COMMENT In the wake of the shocking murder of a French teacher Samuel Paty, John Healy reflects on extremism and the clash of cultures
County View
John Healy
The gruesome killing of the French school teacher Samuel Paty by an Islamic extremist is at its core a reflection of the insoluble nature of the clash of values between ideologies which can never truly co-exist. Having beheaded his victim in the presence of his young students, the assassin went on to post pictures on social media of the severed head, with the shouted boast that he had executed ‘a dog’.
It was one more barbarous atrocity to add to the wave of depraved acts of terror which have been visited on European countries over the past decade. It is but a few years since a young soldier, Lee Rigby, met his death in the middle of the afternoon near Woolwich Barracks in London, when two Islamists ran him down with a car, and then hacked him to death in the street with a cleaver in front of horrified onlookers.
On a sunny Bastille Day evening in Nice, an Islamic terrorist ploughed a truck into the crowds of unsuspecting families celebrating on the promenade, sending 86 to their deaths. Innocent people were stabbed to death on London Bridge, concert goers in Manchester were massacred in an attack, a hundred people were killed at the Bataclan, all by terrorists screaming the deranged cry of ‘Allahu Akbar’.
In a small village church in Normandy, 86-year-old Fr Jacques Hamel had his throat cut on the altar by two Islamic fundamentalists as he celebrated daily Mass for his small congregation of elderly worshippers.
In the radical-Islamic battle to destroy western culture, all of us are the infidels who must be eliminated. Jews or priests, tourists or teachers, cartoonists or police officers, football fans or music lovers, ordinary citizens of every kind – anyone who espouses western values, however innocently practiced, is an infidel and a target.

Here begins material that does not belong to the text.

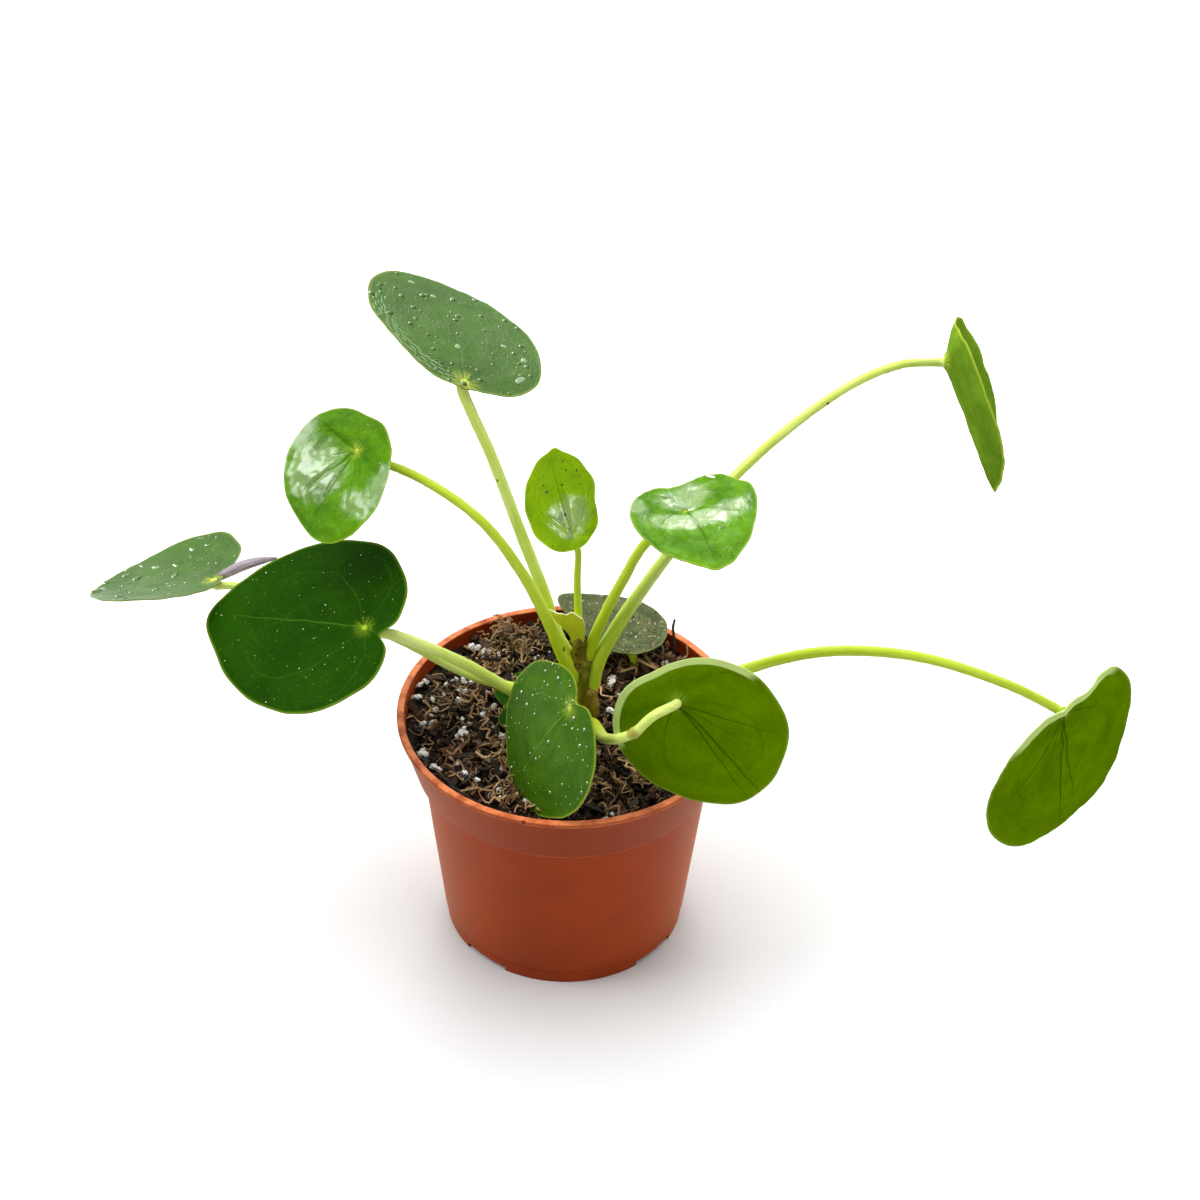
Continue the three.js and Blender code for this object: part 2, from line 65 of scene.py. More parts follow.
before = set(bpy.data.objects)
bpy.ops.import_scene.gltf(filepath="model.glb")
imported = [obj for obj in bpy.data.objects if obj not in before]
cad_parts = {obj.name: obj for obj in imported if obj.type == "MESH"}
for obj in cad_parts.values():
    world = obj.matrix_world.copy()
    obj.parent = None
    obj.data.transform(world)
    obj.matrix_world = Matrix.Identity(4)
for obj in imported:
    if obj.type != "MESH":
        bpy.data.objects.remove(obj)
CAD_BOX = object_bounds()
MM = 0.001

# The pot's profile, in millimetres.
POT_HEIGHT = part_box("pot")[1].z / MM
RIM_RADIUS = 60.0
RIM_WIDTH = 2.6
RIM_DEPTH = 1.6
COLLAR_HEIGHT = 20.6
COLLAR_RADIUS = 54.0
BODY_TOP_RADIUS = 51.5
FOOT_RADIUS = 43.5
FOOT_LINE_HEIGHT = 5.9
WALL = 1.3
FLOOR_GAP = 2.4
PAD_RADIUS = 10.0
NOTCH_COUNT = 4
NOTCH_FIRST = -40.0
NOTCH_ANGLE = 24.0
DRAIN_COUNT = 6
DRAIN_RADIUS = 3.2
DRAIN_CIRCLE = 25.0
# The block that cuts a notch: its depth and height, and how high its middle lies.
NOTCH_BLOCK = (8, 6.2)
NOTCH_BLOCK_MIDDLE = -0.9
ROUNDING_STEPS = 4
SOIL_LEVEL = 86.0

COLLAR_BOTTOM = POT_HEIGHT - COLLAR_HEIGHT
RIM_BOTTOM = POT_HEIGHT - RIM_DEPTH
RIM_INSIDE = RIM_RADIUS - RIM_WIDTH
FLOOR_TOP = FLOOR_GAP + WALL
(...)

The irony of immigrants exploiting host country values to their own ends is a reality which many European countries were either too complacent to recognise or are now at a complete loss as to how to contain. The parents of Samuel Paty’s killer had been granted political asylum in France, a place of safety and refuge where, it was thought, they could start a new life. But, like so many who became radicalised, they were happy to avail of the tolerance and acceptance which were the cornerstone of French civic values, but were ready to turn against the hosts and the culture which, deep down, they despised.
If the most recent atrocity has led to a renewed debate on why a country should continue to offer succour to those who avowedly seek its annihilation, there are many who fear that it may be all too late. Growing public discourse in France would accuse Western authorities of capitulation – and much of it self-inflicted – to terrorism. Europe has become submissive, they say, because we are afraid to say no, afraid to appear racist or intolerant.
France, for example, is not allowed to expel radical Islamists until their country of origin first agrees to accept them. A recommendation by the Council of Europe, issued to the British media, orders that it should avoid reporting the Muslim identity of terrorists.
It is a debate in which the radicals will be the certain winners. If the answer is to pit extremism against extremism, to reimpose an iron curtain and to create a fortress Europe in the interests of self protection, to follow the lead of Russia or China in suppressing dissent, then at what cost? Or are the values of tolerance and pluralism still worth the risk posed by those who see no other cause but their own?